> [Data shown]:
((

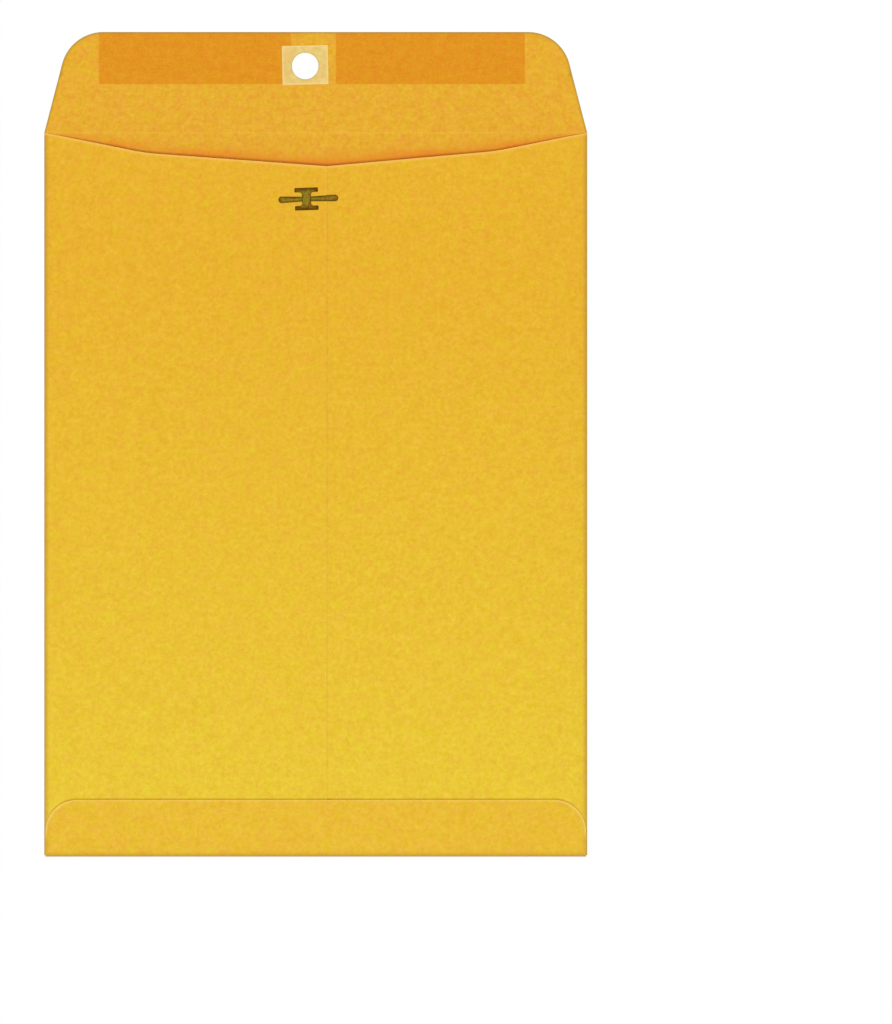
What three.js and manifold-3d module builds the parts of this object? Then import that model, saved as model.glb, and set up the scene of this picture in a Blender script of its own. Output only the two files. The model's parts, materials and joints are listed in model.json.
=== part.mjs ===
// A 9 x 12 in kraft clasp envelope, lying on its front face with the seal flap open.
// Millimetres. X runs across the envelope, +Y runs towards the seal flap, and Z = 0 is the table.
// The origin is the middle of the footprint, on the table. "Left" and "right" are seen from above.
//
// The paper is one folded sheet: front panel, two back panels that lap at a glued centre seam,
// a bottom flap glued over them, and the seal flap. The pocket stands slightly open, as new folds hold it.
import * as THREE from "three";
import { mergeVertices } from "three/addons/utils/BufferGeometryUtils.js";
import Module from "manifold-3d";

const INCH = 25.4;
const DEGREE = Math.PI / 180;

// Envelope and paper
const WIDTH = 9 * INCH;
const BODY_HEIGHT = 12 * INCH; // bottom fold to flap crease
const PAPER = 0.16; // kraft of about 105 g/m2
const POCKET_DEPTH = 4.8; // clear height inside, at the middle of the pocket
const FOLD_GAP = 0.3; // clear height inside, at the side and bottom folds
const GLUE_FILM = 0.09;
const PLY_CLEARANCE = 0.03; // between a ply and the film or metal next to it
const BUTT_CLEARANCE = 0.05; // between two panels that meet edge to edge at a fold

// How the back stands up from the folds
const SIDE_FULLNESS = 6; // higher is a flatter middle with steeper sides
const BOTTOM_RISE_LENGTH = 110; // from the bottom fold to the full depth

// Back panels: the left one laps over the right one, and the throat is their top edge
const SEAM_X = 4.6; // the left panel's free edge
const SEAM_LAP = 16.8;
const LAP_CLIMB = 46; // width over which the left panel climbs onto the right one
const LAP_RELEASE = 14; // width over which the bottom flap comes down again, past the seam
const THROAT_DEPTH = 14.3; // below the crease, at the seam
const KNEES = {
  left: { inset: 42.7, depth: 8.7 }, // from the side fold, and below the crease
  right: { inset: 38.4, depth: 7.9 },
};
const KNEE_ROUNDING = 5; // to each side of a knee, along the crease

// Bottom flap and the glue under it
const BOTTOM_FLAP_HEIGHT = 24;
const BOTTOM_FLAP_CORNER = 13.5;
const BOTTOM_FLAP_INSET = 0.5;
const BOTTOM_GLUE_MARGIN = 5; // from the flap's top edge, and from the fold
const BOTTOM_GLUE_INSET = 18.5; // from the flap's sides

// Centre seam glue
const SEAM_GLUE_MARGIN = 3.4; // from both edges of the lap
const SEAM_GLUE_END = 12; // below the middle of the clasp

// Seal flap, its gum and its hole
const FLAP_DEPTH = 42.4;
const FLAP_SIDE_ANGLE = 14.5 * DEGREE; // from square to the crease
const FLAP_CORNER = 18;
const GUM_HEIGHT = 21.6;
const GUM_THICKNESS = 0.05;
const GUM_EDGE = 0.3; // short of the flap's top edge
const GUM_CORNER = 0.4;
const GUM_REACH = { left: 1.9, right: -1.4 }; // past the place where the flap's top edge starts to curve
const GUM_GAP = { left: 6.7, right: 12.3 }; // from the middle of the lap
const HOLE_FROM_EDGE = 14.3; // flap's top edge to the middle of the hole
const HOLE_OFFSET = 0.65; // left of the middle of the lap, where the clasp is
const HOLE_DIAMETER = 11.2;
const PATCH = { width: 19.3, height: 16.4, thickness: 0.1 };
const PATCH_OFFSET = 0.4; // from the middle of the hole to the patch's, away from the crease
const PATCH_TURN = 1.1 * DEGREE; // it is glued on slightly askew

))
((

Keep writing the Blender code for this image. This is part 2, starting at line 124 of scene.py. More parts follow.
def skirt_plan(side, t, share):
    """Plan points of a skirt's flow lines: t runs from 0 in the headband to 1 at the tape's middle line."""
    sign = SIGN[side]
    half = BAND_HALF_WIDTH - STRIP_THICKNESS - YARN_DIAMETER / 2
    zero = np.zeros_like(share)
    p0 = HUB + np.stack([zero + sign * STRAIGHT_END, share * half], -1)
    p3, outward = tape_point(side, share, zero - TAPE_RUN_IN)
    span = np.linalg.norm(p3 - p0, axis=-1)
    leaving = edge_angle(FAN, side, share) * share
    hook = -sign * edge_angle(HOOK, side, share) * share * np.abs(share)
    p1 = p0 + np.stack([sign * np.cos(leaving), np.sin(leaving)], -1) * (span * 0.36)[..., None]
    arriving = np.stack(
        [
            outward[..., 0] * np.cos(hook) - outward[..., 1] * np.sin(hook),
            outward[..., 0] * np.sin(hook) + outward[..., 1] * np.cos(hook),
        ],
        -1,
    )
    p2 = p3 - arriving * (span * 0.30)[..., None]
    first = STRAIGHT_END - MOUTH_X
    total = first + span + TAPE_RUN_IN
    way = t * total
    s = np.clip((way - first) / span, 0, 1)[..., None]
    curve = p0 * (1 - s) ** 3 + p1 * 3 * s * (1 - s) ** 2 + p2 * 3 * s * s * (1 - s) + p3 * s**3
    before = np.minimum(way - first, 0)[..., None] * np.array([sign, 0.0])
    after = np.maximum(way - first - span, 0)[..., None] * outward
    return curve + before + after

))
((

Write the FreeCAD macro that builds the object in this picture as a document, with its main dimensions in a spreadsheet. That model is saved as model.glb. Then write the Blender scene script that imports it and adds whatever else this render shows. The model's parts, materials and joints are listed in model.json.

))

> [Problem description]:
Your task is to give again the lines from the one containing "What three.js and" to the one containing "const DEGREE = Math.PI / 180;", both lines included, exactly and without anything added.

> [Answer to the exercise]:
What three.js and manifold-3d module builds the parts of this object? Then import that model, saved as model.glb, and set up the scene of this picture in a Blender script of its own. Output only the two files. The model's parts, materials and joints are listed in model.json.
=== part.mjs ===
// A 9 x 12 in kraft clasp envelope, lying on its front face with the seal flap open.
// Millimetres. X runs across the envelope, +Y runs towards the seal flap, and Z = 0 is the table.
// The origin is the middle of the footprint, on the table. "Left" and "right" are seen from above.
//
// The paper is one folded sheet: front panel, two back panels that lap at a glued centre seam,
// a bottom flap glued over them, and the seal flap. The pocket stands slightly open, as new folds hold it.
import * as THREE from "three";
import { mergeVertices } from "three/addons/utils/BufferGeometryUtils.js";
import Module from "manifold-3d";

const INCH = 25.4;
const DEGREE = Math.PI / 180;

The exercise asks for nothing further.